Aquino da Silva excels at sketching and his painting is more real than life but upon seeing children’s simple strokes, he decided on his creative approach (for this exhibition). Being also an apt carpenter, he opted to render the outlines with thick steel wires, enlarging them considerably for display.
Lam Ut Ngo, instructor of children’s art course, shares the same concept but with a twist: she places small installations made from iron wires around the children’s room. Complexity and forcible orderliness is an adult’s game, whereas children have the innate ability to accomplish a drawing with a few strokes. However, in art, the essential is, as Picasso once said, “It took me a lifetime to paint like a child”. As grownups, we work hard to earn money, then squander it on housing, material enjoyment, or luxury travel. Yet, at the end of the day, do we truly know what we really want?

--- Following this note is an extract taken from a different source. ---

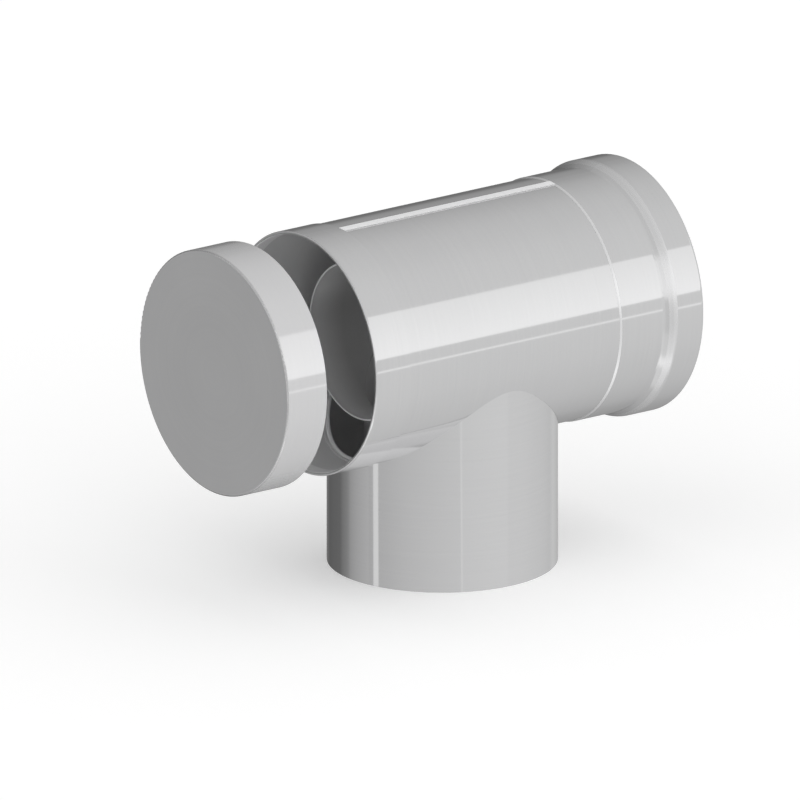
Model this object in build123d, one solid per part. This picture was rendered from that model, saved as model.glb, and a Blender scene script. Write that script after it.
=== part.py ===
from build123d import *
import math
import os

# An inspection elbow for a twin-wall flue: one pipe inside another, built as a tee.
# The branch points down, the socket is at +X, and the cap is off its collar at -X.
# The origin is the centre of the branch's lower rim. All sizes are in millimetres.

# Outer case
RUN_HEIGHT = 123.3        # axis of the run above the branch's lower rim
BODY_RADIUS = 61.7        # outside of the rolled body
SHEET = 0.6               # steel sheet of the outer case
SEAM_LEFT = 65.0          # branch axis to the edge of the end collar
SEAM_RIGHT = 66.0         # branch axis to the edge of the socket sleeve
BODY_LAP = 13.0           # length of body inside the collar, and inside the sleeve
JOINT_GAP = 0.03          # play between pieces that are joined for good
LAP_SEAM_WIDTH = 4.4      # doubled edge of the rolled sheet
LAP_SEAM_TURN = 3.0       # degrees from the top of the body towards -Y

# End collar, with the sheet folded back inside at its rim
COLLAR_LENGTH = 21.5      # seam to rim
HEM_DEPTH = 8.0           # how far the fold reaches in
HEM_GAP = 0.6             # air between the two layers of the fold

# Socket sleeve
SLEEVE_LENGTH = 26.0      # seam to the start of the step
BELL_FLARE = 5.0          # length of the step
BELL_RISE = 3.0           # radial height of the step
BELL_LENGTH = 17.8        # end of the step to the mouth
BELL_BEND = 3.0           # bend radius of the step
MOUTH_BEND = 1.5          # bend radius of the curled mouth
MOUTH_CURL = 1.6          # how far the mouth is curled in

# Branch of the outer case
BRANCH_STEP = 3.85        # the branch's radius is this much under the body's
LIP_WIDTH = 2.3           # flange of the branch on the inside of the body

# Inner pipe
PIPE_RADIUS = 40.3        # outside of the inner pipe
PIPE_WALL = 0.8
PIPE_LEFT = 53.0          # branch axis to the open end behind the collar
PIPE_STRAIGHT = 67.0      # branch axis to the start of the socket's step
PIPE_FLARE = 3.0          # length of the socket's step
PIPE_PLAY = 0.2           # radial play of a pipe pushed into the socket
PIPE_BORE = 8.0           # straight bore behind the seal's groove
GROOVE_WIDTH = 9.0
GROOVE_SLOPE = 1.5        # length of each sloped side of the groove
GROOVE_DEPTH = 2.5
PIPE_MOUTH = 4.0          # straight bore in front of the groove
PIPE_BEND = 1.0           # bend radius at the step, the groove and the bead
PIPE_BRANCH_STEP = 1.1    # the inner branch's radius is this much under the pipe's
BEAD_Z = 18.5             # lower rim to the middle of the inner branch's stop bead
BEAD_WIDTH = 5.0
BEAD_DEPTH = 1.2

# Spacers, each one bent strip
SPACER_STRIP = 0.6
SPACER_WIDTH = 14.0
SPACER_BEND = 1.5
SPACER_PLAY = 0.05        # play to the pipe inside and the case outside
SPACER_SETBACK = 1.0      # spacer to the step or bead beside it
SPACER_ARMS = 3
ARM_WIDTH = 16.0

# Push-on cap
CAP_SHEET = 0.4
CAP_LENGTH = 24.1
CAP_PLAY = 0.12           # radial play between the cap and the collar
CAP_BEND = 0.6            # bend radius between face and skirt
CAP_OFF = 31.1            # rim of the collar to the cap's open edge, as it is taken off

# Seals
SEAL_ROUND = 0.4          # rounding of the seals' edges
SEAL_PLAY = 0.1           # play of a pipe in a seal, which is drawn as the pipe squeezes it
SOCKET_SEAL_LENGTH = 14.0
SOCKET_SEAL_LAND = 8.0    # part of the seal that grips the outer pipe
SOCKET_SEAL_BACK = 1.6    # mouth's inner face to the seal
PIPE_SEAL_WIDTH = 5.6
CAP_SEAL_WIDTH = 6.0
CAP_SEAL_THICK = 3.0

# Places and radii that follow from the sizes above
CASE_BORE = BODY_RADIUS - SHEET
COLLAR_MID = BODY_RADIUS + JOINT_GAP + SHEET / 2
COLLAR_RADIUS = COLLAR_MID + SHEET / 2
RIM_X = -(SEAM_LEFT + COLLAR_LENGTH)
STEP_X = SEAM_RIGHT + SLEEVE_LENGTH
MOUTH_X = STEP_X + BELL_FLARE + BELL_LENGTH
BELL_MID = COLLAR_MID + BELL_RISE
BRANCH_RADIUS = BODY_RADIUS - BRANCH_STEP
PIPE_BRANCH_RADIUS = PIPE_RADIUS - PIPE_BRANCH_STEP
SOCKET_BORE = PIPE_RADIUS + PIPE_PLAY
GROOVE_X = PIPE_STRAIGHT + PIPE_FLARE + PIPE_BORE
PIPE_RIGHT = GROOVE_X + GROOVE_WIDTH + PIPE_MOUTH
RUN_SPACER_X = PIPE_STRAIGHT - SPACER_SETBACK - SPACER_WIDTH / 2
BRANCH_SPACER_Z = BEAD_Z + BEAD_WIDTH / 2 + SPACER_SETBACK + SPACER_WIDTH / 2
CAP_BORE = COLLAR_RADIUS + CAP_PLAY
CAP_EDGE_X = RIM_X - CAP_OFF
CAP_FACE_X = CAP_EDGE_X - CAP_LENGTH


def turned(profile, arc=360):
    """A profile of (x, radius) turned about the run's axis."""
    return Pos(0, 0, RUN_HEIGHT) * revolve(Plane.XZ * profile, Axis.X, arc)


def block(start, end, inner, outer):
    """A rectangle between two x places and two radii."""
    corner = Pos((start + end) / 2, (inner + outer) / 2)
    return corner * Rectangle(end - start, outer - inner)


def run_rod(radius):
    """A solid rod along the run that is longer than any hole cut with it."""
    return turned(block(-2 * BODY_RADIUS, 2 * BODY_RADIUS, 0, radius))


def riser(radius):
    """A solid rod on the branch's axis, from the lower rim to the run's axis."""
    return Cylinder(radius, RUN_HEIGHT, align=(Align.CENTER, Align.CENTER, Align.MIN))


def outer_body():
    """The rolled body with its lap seam, and the hole for the branch."""
    tube = turned(block(-SEAM_LEFT - BODY_LAP, SEAM_RIGHT + BODY_LAP, CASE_BORE, BODY_RADIUS))
    seam_profile = block(-SEAM_LEFT + JOINT_GAP, SEAM_RIGHT - JOINT_GAP,
                         BODY_RADIUS - SHEET / 2, BODY_RADIUS + SHEET)
    seam_arc = math.degrees(LAP_SEAM_WIDTH / BODY_RADIUS)
    seam = revolve(Plane.XZ * seam_profile, Axis.X, seam_arc)
    seam = Pos(0, 0, RUN_HEIGHT) * Rot(X=LAP_SEAM_TURN - seam_arc / 2) * seam
    return tube + seam - riser(BRANCH_RADIUS + JOINT_GAP)


def branch_case():
    """The branch, cut to the body's curve, with a narrow flange laid on the body's inside."""
    lip_outer = CASE_BORE - JOINT_GAP
    lip_inner = lip_outer - SHEET
    tube = riser(BRANCH_RADIUS) - riser(BRANCH_RADIUS - SHEET) - run_rod(lip_inner)
    # The flange keeps its width along the curved wall, so its outline is an oval from above
    side_angle = math.asin(BRANCH_RADIUS / lip_outer) + LIP_WIDTH / lip_outer
    oval = Ellipse(BRANCH_RADIUS + LIP_WIDTH, lip_outer * math.sin(side_angle))
    flange = (run_rod(lip_outer) - run_rod(lip_inner)) & extrude(oval, RUN_HEIGHT)
    return tube + (flange - riser(BRANCH_RADIUS - SHEET))


def end_collar():
    """The collar that carries the cap: sheet folded back inside to a thick smooth rim."""
    fold = (SHEET + HEM_GAP) / 2
    bend_x = RIM_X + SHEET / 2 + fold
    inner_mid = COLLAR_MID - 2 * fold
    path = Line((-SEAM_LEFT, COLLAR_MID), (bend_x, COLLAR_MID))
    path += ThreePointArc((bend_x, COLLAR_MID), (bend_x - fold, COLLAR_MID - fold), (bend_x, inner_mid))
    path += Line((bend_x, inner_mid), (RIM_X + HEM_DEPTH, inner_mid))
    return turned(trace(path, line_width=SHEET))


def socket_sleeve():
    """The sleeve over the body's other end, stepped out to a socket with a curled mouth."""
    lip_x = MOUTH_X - SHEET / 2
    path = FilletPolyline(
        (SEAM_RIGHT, COLLAR_MID),
        (STEP_X, COLLAR_MID),
        (STEP_X + BELL_FLARE, BELL_MID),
        (lip_x, BELL_MID),
        (lip_x, BELL_MID - MOUTH_CURL),
        radius=[BELL_BEND, BELL_BEND, MOUTH_BEND],
    )
    return turned(trace(path, line_width=SHEET))


def socket_seal():
    """A rubber ring between the socket's step and its mouth."""
    outer = BELL_MID - SHEET / 2 - JOINT_GAP
    land = COLLAR_RADIUS + SEAL_PLAY
    end = MOUTH_X - SHEET - SOCKET_SEAL_BACK
    start = end - SOCKET_SEAL_LENGTH
    slope = (SOCKET_SEAL_LENGTH - SOCKET_SEAL_LAND) / 2
    edge = (outer + land) / 2
    profile = Polygon(
        (start, outer), (start, edge), (start + slope, land),
        (end - slope, land), (end, edge), (end, outer), align=None,
    )
    return turned(fillet(profile.vertices(), SEAL_ROUND))


def flue_pipe():
    """The inner pipe: open at the left, formed to a grooved socket at the right."""
    pipe_mid = PIPE_RADIUS - PIPE_WALL / 2
    bore_mid = SOCKET_BORE + PIPE_WALL / 2
    groove_mid = bore_mid + GROOVE_DEPTH
    groove_end = GROOVE_X + GROOVE_WIDTH
    path = FilletPolyline(
        (-PIPE_LEFT, pipe_mid),
        (PIPE_STRAIGHT, pipe_mid),
        (PIPE_STRAIGHT + PIPE_FLARE, bore_mid),
        (GROOVE_X, bore_mid),
        (GROOVE_X + GROOVE_SLOPE, groove_mid),
        (groove_end - GROOVE_SLOPE, groove_mid),
        (groove_end, bore_mid),
        (PIPE_RIGHT, bore_mid),
        radius=PIPE_BEND,
    )
    return turned(trace(path, line_width=PIPE_WALL)) - riser(PIPE_BRANCH_RADIUS - PIPE_WALL)


def flue_branch():
    """The inner branch, with a bead that stops a socket, cut to the curve of the pipe above."""
    wall_mid = PIPE_BRANCH_RADIUS - PIPE_WALL / 2
    path = FilletPolyline(
        (wall_mid, 0),
        (wall_mid, BEAD_Z - BEAD_WIDTH / 2),
        (wall_mid + BEAD_DEPTH, BEAD_Z),
        (wall_mid, BEAD_Z + BEAD_WIDTH / 2),
        (wall_mid, RUN_HEIGHT),
        radius=PIPE_BEND,
    )
    tube = revolve(Plane.XZ * trace(path, line_width=PIPE_WALL), Axis.Z)
    return tube - run_rod(PIPE_RADIUS + JOINT_GAP)


def flue_seal():
    """The rubber ring in the inner socket's groove."""
    outer = SOCKET_BORE + GROOVE_DEPTH - JOINT_GAP
    middle = GROOVE_X + GROOVE_WIDTH / 2
    half = PIPE_SEAL_WIDTH / 2
    profile = block(middle - half, middle + half, SOCKET_BORE + SEAL_PLAY, outer)
    return turned(fillet(profile.vertices(), SEAL_ROUND))


def spacer(inner, outer):
    """One strip bent round a pipe, with arms that stand out to the case, lying in XY."""
    ring_mid = inner + SPACER_PLAY + SPACER_STRIP / 2
    arm_mid = outer - SPACER_PLAY - SPACER_STRIP / 2
    arm = Pos(arm_mid / 2) * Rectangle(arm_mid * 2, ARM_WIDTH)
    arm = arm & Circle(arm_mid)
    arm = arm - Pos(-arm_mid) * Rectangle(arm_mid * 2, ARM_WIDTH * 2)
    outline = Circle(ring_mid)
    for index in range(SPACER_ARMS):
        outline += Rot(Z=90 + index * 360 / SPACER_ARMS) * arm
    outline = fillet(outline.vertices(), SPACER_BEND)
    strip = offset(outline, SPACER_STRIP / 2) - offset(outline, -SPACER_STRIP / 2)
    return extrude(strip, SPACER_WIDTH / 2, both=True)


def run_spacer():
    """Holds the inner pipe on the run's axis, with one arm upright."""
    upright = Rot(Y=90) * Rot(Z=90) * spacer(PIPE_RADIUS, CASE_BORE)
    return Pos(RUN_SPACER_X, 0, RUN_HEIGHT) * upright


def branch_spacer():
    """Holds the inner branch on the branch's axis."""
    return Pos(0, 0, BRANCH_SPACER_Z) * spacer(PIPE_BRANCH_RADIUS, BRANCH_RADIUS - SHEET)


def end_cap():
    """A drawn lid: flat face, small bend, straight skirt that slides over the collar."""
    face_mid = CAP_FACE_X + CAP_SHEET / 2
    skirt_mid = CAP_BORE + CAP_SHEET / 2
    path = FilletPolyline((face_mid, 0), (face_mid, skirt_mid), (CAP_EDGE_X, skirt_mid), radius=CAP_BEND)
    return turned(trace(path, line_width=CAP_SHEET))


def cap_seal():
    """A flat rubber ring at the bottom of the cap, which the collar's rim presses on."""
    start = CAP_FACE_X + CAP_SHEET + JOINT_GAP
    outer = CAP_BORE - JOINT_GAP
    profile = block(start, start + CAP_SEAL_THICK, outer - CAP_SEAL_WIDTH, outer)
    return turned(fillet(profile.vertices(), SEAL_ROUND))


PIECES = {
    "outer_body": outer_body,
    "branch_case": branch_case,
    "end_collar": end_collar,
    "socket_sleeve": socket_sleeve,
    "socket_seal": socket_seal,
    "flue_pipe": flue_pipe,
    "flue_branch": flue_branch,
    "flue_seal": flue_seal,
    "run_spacer": run_spacer,
    "branch_spacer": branch_spacer,
    "end_cap": end_cap,
    "cap_seal": cap_seal,
}

os.makedirs("parts", exist_ok=True)
for name, make in PIECES.items():
    export_step(make(), f"parts/{name}.step")
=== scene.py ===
import math

import bmesh
import bpy
from mathutils import Matrix, Vector


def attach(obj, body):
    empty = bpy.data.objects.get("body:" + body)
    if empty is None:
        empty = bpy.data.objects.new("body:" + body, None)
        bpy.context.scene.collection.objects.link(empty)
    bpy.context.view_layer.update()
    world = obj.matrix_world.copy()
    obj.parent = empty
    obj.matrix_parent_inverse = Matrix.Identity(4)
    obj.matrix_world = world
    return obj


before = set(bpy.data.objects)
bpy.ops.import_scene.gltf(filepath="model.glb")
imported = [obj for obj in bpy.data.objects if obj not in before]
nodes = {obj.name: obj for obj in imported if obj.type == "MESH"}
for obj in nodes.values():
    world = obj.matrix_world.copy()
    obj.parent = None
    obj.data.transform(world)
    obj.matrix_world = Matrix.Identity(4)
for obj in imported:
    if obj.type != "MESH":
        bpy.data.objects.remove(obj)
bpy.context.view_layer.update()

RUN_HEIGHT = 0.1233          # axis of the run above the floor
VIEW_AZIMUTH = 36.26         # degrees that the photo's camera is turned from +Y towards +X
VIEW_ELEVATION = 17.57       # degrees that it looks down
VIEW_WIDTH = 0.4             # metres across the picture
VIEW_SHIFT_RIGHT = -0.021135  # picture's centre from the crossing of run and branch
VIEW_SHIFT_UP = -0.038625

CASE_TONE = 0.55             # sheet steel of the outer case
PIPE_TONE = 0.53             # sheet steel of the inner pipe
SPRING_TONE = 0.46           # rolled strip of the spacers
RUBBER_TONE = 0.035
DULL_INSIDE_PAINTED_LIGHTER = (0.75, 0.5, 0.2)  # inside of the case: rough, and paler than the outside sheet as painted light against the shade inside: tone, roughness, metallic
MILL_LINES = 1.2e-6          # metres that each kind of bump stands out
HAZE_WAVES = 1.5e-5
RUBBER_PITS = 2.0e-5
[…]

The exhibition venue, originally planned to give a harmonious, uniform atmosphere by showing artworks in similar moods, now looks not so harmoniou after Summer Ieong Kun Ieng’s interference. Upon knowing the exhibition concept, Summer, as children’s art teacher and inspired by the intense interest her pupils showed in paper folding, had the idea of producing a kaleidoscope through which viewers can see a colourful, wondrous world. She likes to come up with new ideas and try new things. This kind of person is very much needed here. Who says uniformity is good? The Ox Warehouse exhibition hall, a big open space, is usually separated by recyclable wood panels during exhibitions. But the previous exhibition featured graffiti directly drawn on the walls, without any panels. This time, we re-used them to divide the space into different ‘rooms’, and the result is a venue with great ambience quite matching this exhibition, with two rooms keeping the graffiti works on the walls and corridor. In conclusion, I’m a grownup with stubborn worldly concerns, but I’m glad to be able to do something different in this exhibition.